There are 8693 observations and 14 variables where “Transported” is the response. The specifics on the different variables are explained in detail on the competition website so I won’t repeat them here. It’s enough to note that there is a mix of categorical and numerical variables and that our response is a binary classification (True or False).

2.2 Do some variables have zero or near-zero variance?

One of the first things that might be useful to check is whether any of the variables have zero or near-zero variance. A zero variance variable is one where all rows have the same value (imagine a variable where all rows are just the number 1). Such variables are not useful for prediction since they don’t change in any way with the response.

Their close cousin are the near-zero variances where a high percentage of the rows have the same value but a few don’t. This can be particularly problematic when we want to do repeated cross validation where we divide the data into subdata to test our models. Some of these subdata might then have zero variance while others might get a high variance for the same variable.

nearZeroVar(train, saveMetrics = TRUE) %>% rownames_to_column() %>% filter(nzv)
#>   rowname freqRatio percentUnique zeroVar  nzv
#> 1     VIP  41.66332    0.02300702   FALSE TRUE

Only the VIP variable has near-zero variation (2.3% of all rows). We’ll see if this becomes an issue later in our process.

2.3 Frequency distribution of all variables

Let’s see how the values of the different variables are distributed.

sjPlot::plot_frq(train, Transported, type = "histogram")
Distribution of the response

Figure 2.1: Distribution of the response

The response in the training set is balanced which is good and means we don’t need to do any under- or oversampling to balance it. A balanced response is necessary for tuning many models since it makes the metrics we tune against make more sense. If there was a great unbalance in the true responses vs the false ones, then metrics like accuracy might be distorted since even random guesses might give us high accuracy just from the fact that the distirbution is unbalanced.

my_frq <- sjPlot::plot_frq(train, type = "histogram")
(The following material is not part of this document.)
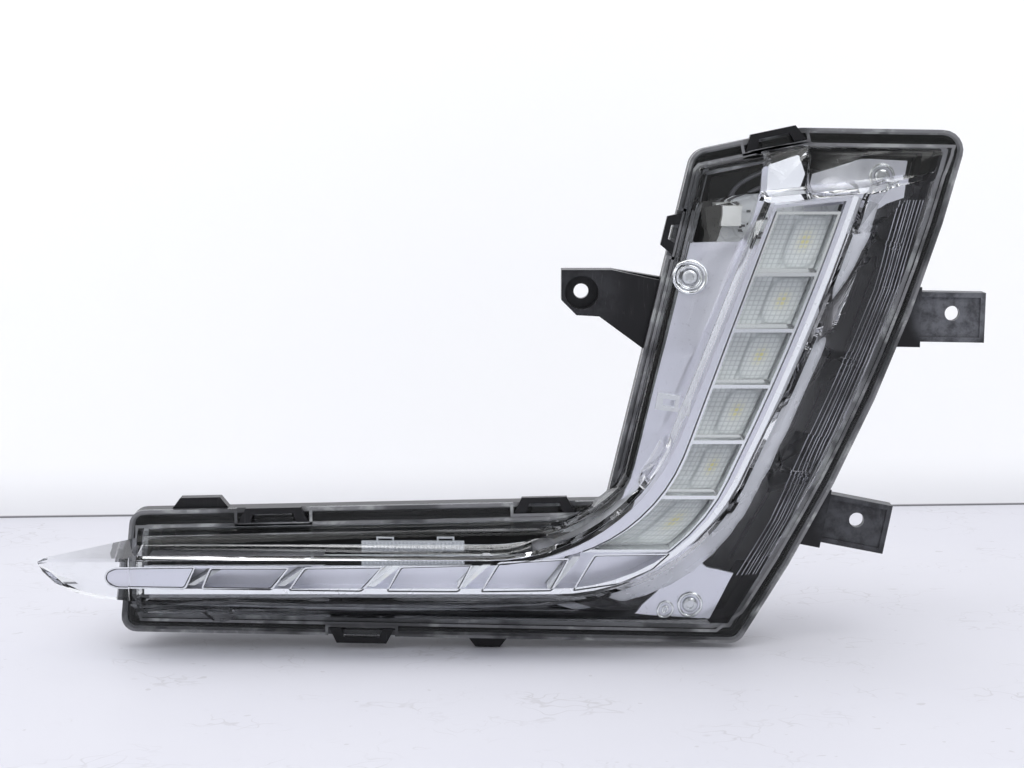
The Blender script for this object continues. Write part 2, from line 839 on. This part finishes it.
def block(bm: bmesh.types.BMesh, size: tuple[float, float, float], place: tuple[float, float, float],
          edge: float = 0.0, turn: float = 0.0) -> None:
    """Adds a box with broken edges.

    Args:
        bm: the bmesh that gets the box.
        size: size along X, Y and Z in millimetres.
        place: its centre in millimetres.
        edge: size of the broken edges in millimetres.
        turn: turn about Y in degrees.
    """
    made = bmesh.ops.create_cube(bm, size=1.0)
    verts = made["verts"]
    bmesh.ops.scale(bm, vec=Vector(size) * MM, verts=verts)
    if edge > 0:
        edges = list({e for v in verts for e in v.link_edges})
        bevelled = bmesh.ops.bevel(bm, geom=edges, offset=edge * MM, segments=2, profile=0.5, affect="EDGES",
                                   material=-1)
        verts = list({v for f in bevelled["faces"] for v in f.verts})
        verts = list({v for v0 in verts for e in v0.link_edges for v in e.verts})
    bmesh.ops.transform(bm, matrix=Matrix.Translation(Vector(place) * MM) @
                        Matrix.Rotation(math.radians(turn), 4, "Y"), verts=verts)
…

save_plot <- function(p, i) {
  ggsave(filename = paste0("Variable", i, ".png"), plot = p, path = "Extra/")
}

# plotsToSVG <- walk2(.x = my_frq, .y = seq_along(my_frq), .f = save_plot)
plotsToSVG <- map(1:length(my_frq), .f = \(i) paste0("Extra/Variable", i, ".png"))
slickR::slickR(plotsToSVG, height = "480px", width = "672px") +
  slickR::settings(slidesToShow = 1, dots = TRUE)
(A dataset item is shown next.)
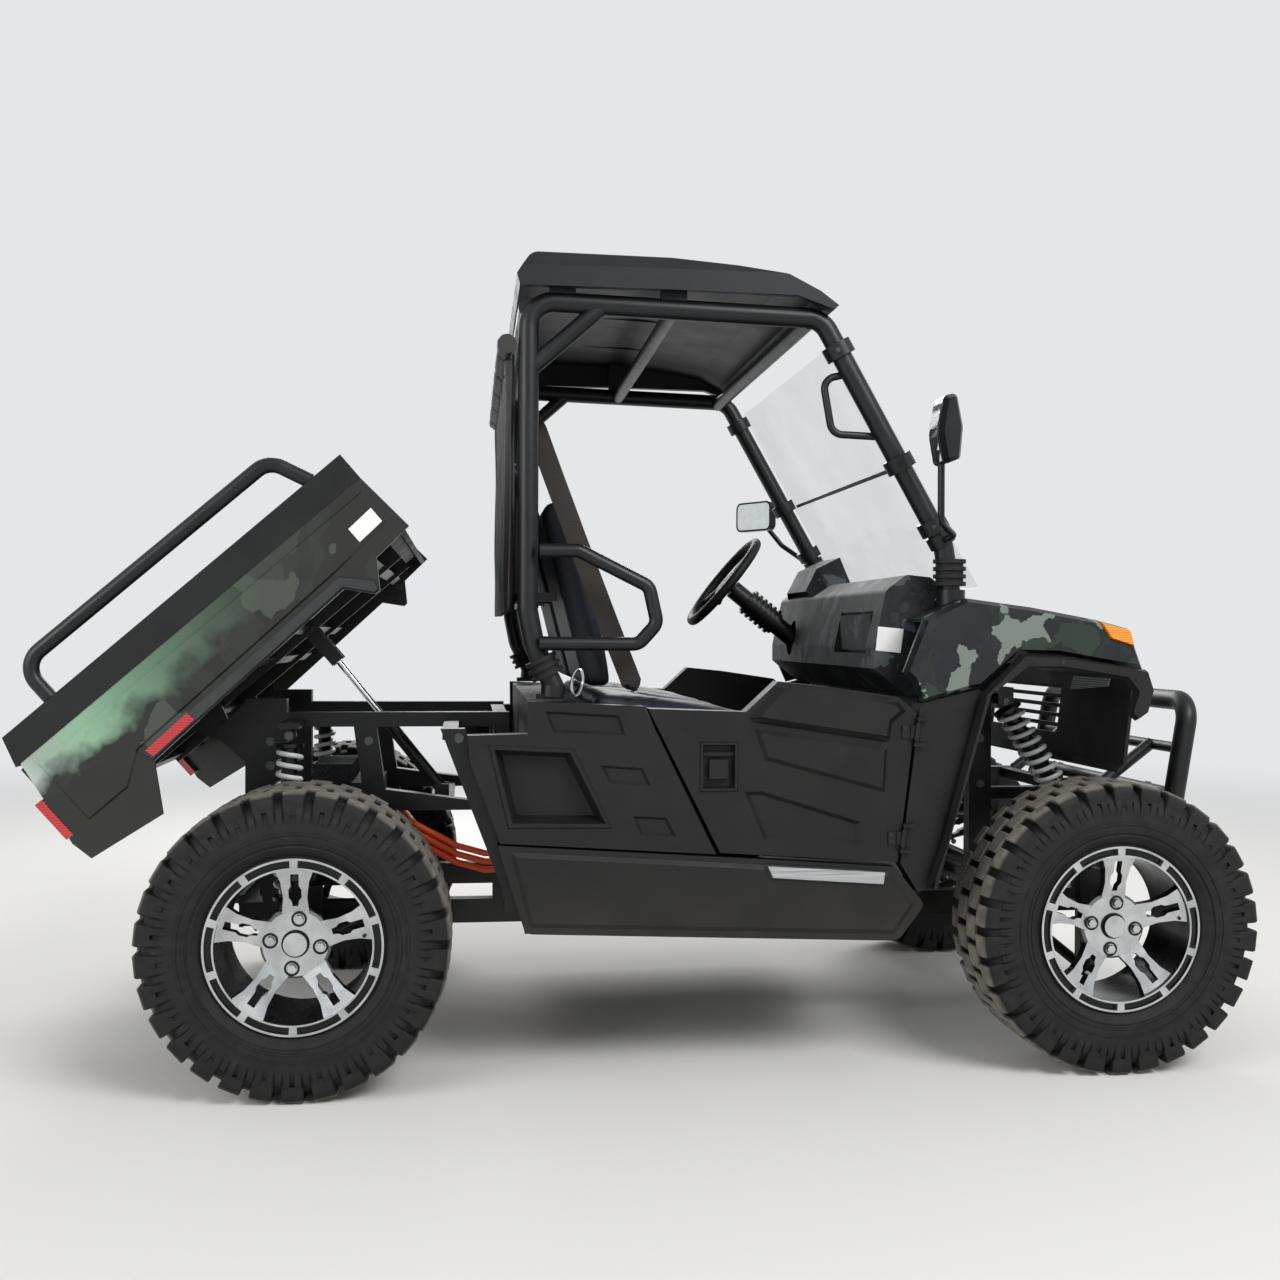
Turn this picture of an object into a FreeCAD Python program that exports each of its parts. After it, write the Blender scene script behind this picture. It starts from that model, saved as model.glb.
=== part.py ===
import FreeCAD, Part
import math
import os

# Side by side utility vehicle with a tipping cargo bed, in millimetres.
# X points forward, Y to the driver's left, Z up. While building, X is measured from halfway between
# the axles; CENTRE_X moves the finished pieces so that X is measured from the middle of the whole.

V = FreeCAD.Vector
AXIS_X = V(1, 0, 0)
AXIS_Y = V(0, 1, 0)
AXIS_Z = V(0, 0, 1)

# Overall sizes
SHIFT_X = 133.0
FLOOR_HALF = 640.0
DOOR_GAP = 5.0
DOOR_IN = FLOOR_HALF + DOOR_GAP
PANEL_T = 55.0
BODY_HALF = DOOR_IN + PANEL_T
CAGE_Y = FLOOR_HALF - 25
HIP_Y = CAGE_Y + 35
ROOF_HALF = CAGE_Y + 47
HOOD_HALF = 330.0
TUBE_R = 24.0
FLAT_SEAT = 0.3
FIT_GAP = 0.5

# Wheels
AXLE_X = 950.0
AXLE_Z = 343.0
TYRE_R = 343.0
FRONT_TYRE_W = 230.0
REAR_TYRE_W = 280.0
RIM_WIDTHS = {FRONT_TYRE_W: 190.0, REAR_TYRE_W: 230.0}
RIM_OUT = 742.0
TYRE_BULGE = 13.0
RIM_FLANGE_R = 195.0
RIM_SEAT_R = 182.0
RIM_BORE_R = 170.0
RIM_FLANGE_T = 8.0
HUB_RECESS = 42.0
HUB_R = 78.0
SPOKE_COUNT = 5
RIM_POCKETS = 10
LUG_COUNT = 26
LUG_DEPTH = 18.0
LUG_REACH = 49.0
LUG_ROOT_R = TYRE_R - LUG_DEPTH
LUG_FOOT_R = TYRE_R - LUG_REACH
LUG_PROUD = 9.0
LUG_SHARE = 0.52
LUG_GROOVE = 9.0
LUG_NUT_COUNT = 4
LUG_NUT_PCD = 110.0
SPINDLE_R = 18.0
HUB_OUT = 695.0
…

Figure 2.2: Distribution of the predictor variables

All of the numeric variables are right-skewed, which means they have outliers to the right of the horizontal axis and the amenities (RoomService, FoodCourt etc) have a high proportion of zero values. The difference in scales is also large. We will need to apply some kind of preproces to scale them down to help out models like K-nearest-neighbors (KNN). We might also need to add binary features (yes/no or 1/0) for the amenities that are zero to perhaps help the models differentiate them from the rest.

The Cabin and Name variables have a near uniform distribution which implies that they either won’t have much predictive power by themselves or could even reduce the accuracy by introducing unnecessary noise to the model. We will either have to derive features from these variables or not include them in the models.
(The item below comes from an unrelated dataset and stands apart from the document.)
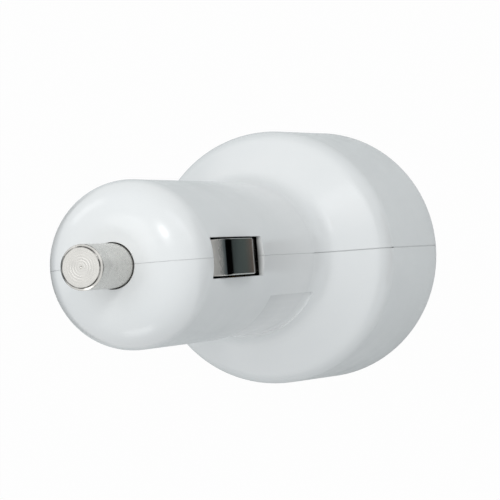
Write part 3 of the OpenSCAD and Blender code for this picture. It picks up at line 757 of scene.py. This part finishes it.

2.4 Correlation between the variables

train %>%
  na.omit(.) %>%
DataExplorer::plot_correlation(., type = "all", theme_config = list(axis.text.x = element_text(angle = 90)))
Correlation between numerical predictor variables

Figure 2.3: Correlation between numerical predictor variables

We see that there’s some relatively high correlation between home planets and destinations as well as a moderate correlation between CryoSleep and Transported which already gives us a hint that CryoSleep might be important. Otherwise, the variables seem relatively uncorrelated which is a good thing since some models cannot handle variables that are too correlated.

2.5 Overview of missing values

plot_na_hclust(train)
Missing values overview

Figure 2.4: Missing values overview

All of the predictor variables have around 2% missing data which is relatively low. When we cluster the missing values, we can also see that most don’t overlap which suggests that they’re missing at random and not due to some specific pattern. This tells us that we can probably find a suitable algorithm to help us impute the missing values based on the non-missing values. Had there been a pattern or clusters of missing data, we’d have to explore further to uncover the reasons for such non-random missingness.

However, we will see in our exploration of the data that there might be some pattern missingness, or at least values that are missing that can be inferred from the others.